When will someone in our vaunted, Republic defending press corps, ask the President straight up when he no longer gets to blame the last guy? When will a reporter look the President in the eye and ask, "Sir, you've been in office for almost a year. If the economy is not yours now, if the state of the economy we are currently in is not your fault, when do you estimate that it will be?"

Don't hold your breath.

Sunday, December 6, 2009

Portrait of TARP-Man

I've said several times in this blog that the only thing that government did (Bush or Obama) in the midst of the financial melt-down that actually had ANYTHING concrete to do with the current recovery was the bank bail-out--otherwise known as TARP. Moving to ensure liquidity and keep the system from imploding upon itself set the basis for the slow unwinding of the markets we've seen since March. House Republicans walking away from the initial version of it was a dark day for the party.

In this WaPost portrait--Neel Kashkari--the man Hank Paulson called upon to devise and administer TARP--is featured. This is the story of a man who worked his ass off for the good of the country, only to be savaged by the preening ponies of the Congress. Kashkari has dropped out of site to the woods of Northern California to rebuild himself, his marriage, and his life. This is a man who deserves praise for a job well-done.

Friday, December 4, 2009

On the New Job Numbers

The incomparable Keith Hennessey on today's job numbers.

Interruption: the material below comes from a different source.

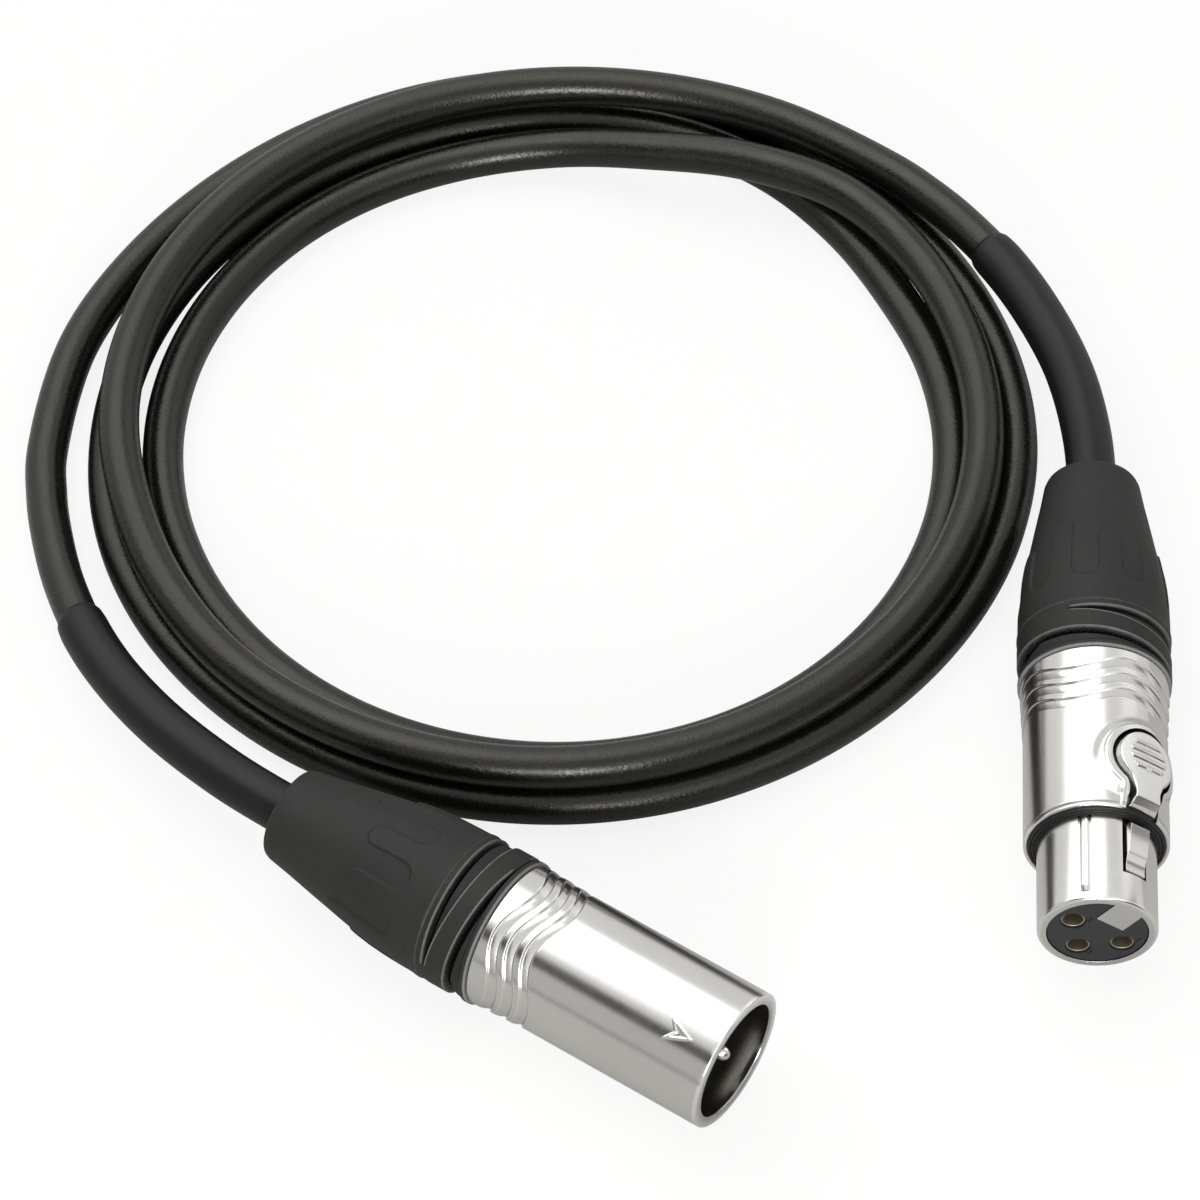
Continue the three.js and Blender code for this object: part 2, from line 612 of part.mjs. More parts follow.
/** Outline of the ridged rear of a shell, up to its smooth barrel. */
function ridgedRear() {
  const pitch = RIDGE_ZONE / (RIDGE_COUNT + 0.5);
  const outline = [[SHELL_START, BORE_RADIUS], [SHELL_START, SHELL_REAR_RADIUS - SHELL_EDGE],
    [SHELL_START + SHELL_EDGE, SHELL_REAR_RADIUS]];
  for (let i = 0; i < RIDGE_COUNT; i += 1) {
    const middle = SHELL_START + (i + 1) * pitch;
    outline.push([middle - pitch * 0.3, SHELL_REAR_RADIUS], [middle, SHELL_REAR_RADIUS + RIDGE_RISE],
      [middle + pitch * 0.3, SHELL_REAR_RADIUS]);
  }
  outline.push([SHELL_START + RIDGE_ZONE, BARREL_RADIUS]);
  return outline;
}

/** Places of the three contacts about the axis: left and right of the key, and opposite it. */
const contactPlaces = [90, -90, 180].map((angle) => [
  CONTACT_CIRCLE_RADIUS * Math.sin(radians(angle)), CONTACT_CIRCLE_RADIUS * Math.cos(radians(angle))]);

/** Shifts a piece to each contact's place in turn. */
function atContacts(make) {
  return contactPlaces.map(([y, z], i) => make(i + 1).translate(0, y, z));
}

/** The outline of a contact's solder cup, from its open rear to the insert. */
const cupOutline = [
  [CUP_START + CUP_LENGTH / 2, 0], [CUP_START + CUP_LENGTH / 2, CUP_RADIUS - CUP_WALL],
  [CUP_START, CUP_RADIUS - CUP_WALL], [CUP_START, CUP_RADIUS], [INSERT_START, CUP_RADIUS],
];

/** The three conductors, fanned from the jacket's end to the solder cups. */
function conductors(prefix) {
  const colours = ['copper', 'white', 'red'];
  return contactPlaces.map(([y, z], i) => {
    const spread = CONDUCTOR_SPREAD / CONTACT_CIRCLE_RADIUS;
    const from = CHUCK_END + FACE_GAP;
    const to = CUP_START - FACE_GAP;
    const reach = to - from;
    const path = new THREE.CatmullRomCurve3([
      new THREE.Vector3(from, y * spread, z * spread),
      new THREE.Vector3(from + reach * 0.35, y * (0.3 + spread * 0.7), z * (0.3 + spread * 0.7)),
      new THREE.Vector3(from + reach * 0.7, y * 0.95, z * 0.95),
      new THREE.Vector3(to, y, z),
    ]);
    const wire = alongCurve(ringShape(SIDES_OF_CABLE, CONDUCTOR_RADIUS), path, 6);
    return piece(`${prefix}_conductor_${i + 1}`, colours[i], wire);
  });
}

/** Boot, bushing, ring, chuck and conductors of one connector. */
function rearPieces(prefix) {
  return [
    piece(`${prefix}_boot`, 'rubber', boot()),
    piece(`${prefix}_bushing`, 'plastic', bushing()),
    piece(`${prefix}_ring`, 'plastic', ring()),
    piece(`${prefix}_chuck`, 'plastic', chuck()),
    ...conductors(prefix),
  ];
}

// ---------------------------------------------------------------- male connector

/** The male shell: ridged rear, smooth barrel and open mouth with a catch for the latch. */
function maleShell() {
  const recess = MOUTH - LATCH_RECESS_START;
  return turned([
    ...ridgedRear(),
    [MOUTH - MOUTH_CHAMFER, BARREL_RADIUS], [MOUTH, BARREL_RADIUS - MOUTH_CHAMFER],
    [MOUTH, MOUTH_RADIUS + MOUTH_CHAMFER], [MOUTH - MOUTH_CHAMFER, MOUTH_RADIUS],
    [recess, MOUTH_RADIUS], [recess, MOUTH_RADIUS + LATCH_RECESS_DEPTH],
    [recess - LATCH_RECESS_LENGTH, MOUTH_RADIUS + LATCH_RECESS_DEPTH],
    [recess - LATCH_RECESS_LENGTH, MOUTH_RADIUS],
    [FLANGE_END + FACE_GAP, MOUTH_RADIUS], [FLANGE_END + FACE_GAP, BORE_RADIUS],
  ]);
}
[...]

Some advice for conservatives in Congress:
1. These numbers are good news. Don't try to make them bad.
2. This is the time to LAUD American business for persevering in a rough economy in the face of staggering uncertainty--what costs will Cap and Trade impose? What new taxes will healthcare impose on them?
3. Responsibility should be placed on the President for allowing the unemployment rate to get this high in the first place--his stimulus didn't stimulate, and his policies have created doubt and slowed the recovery.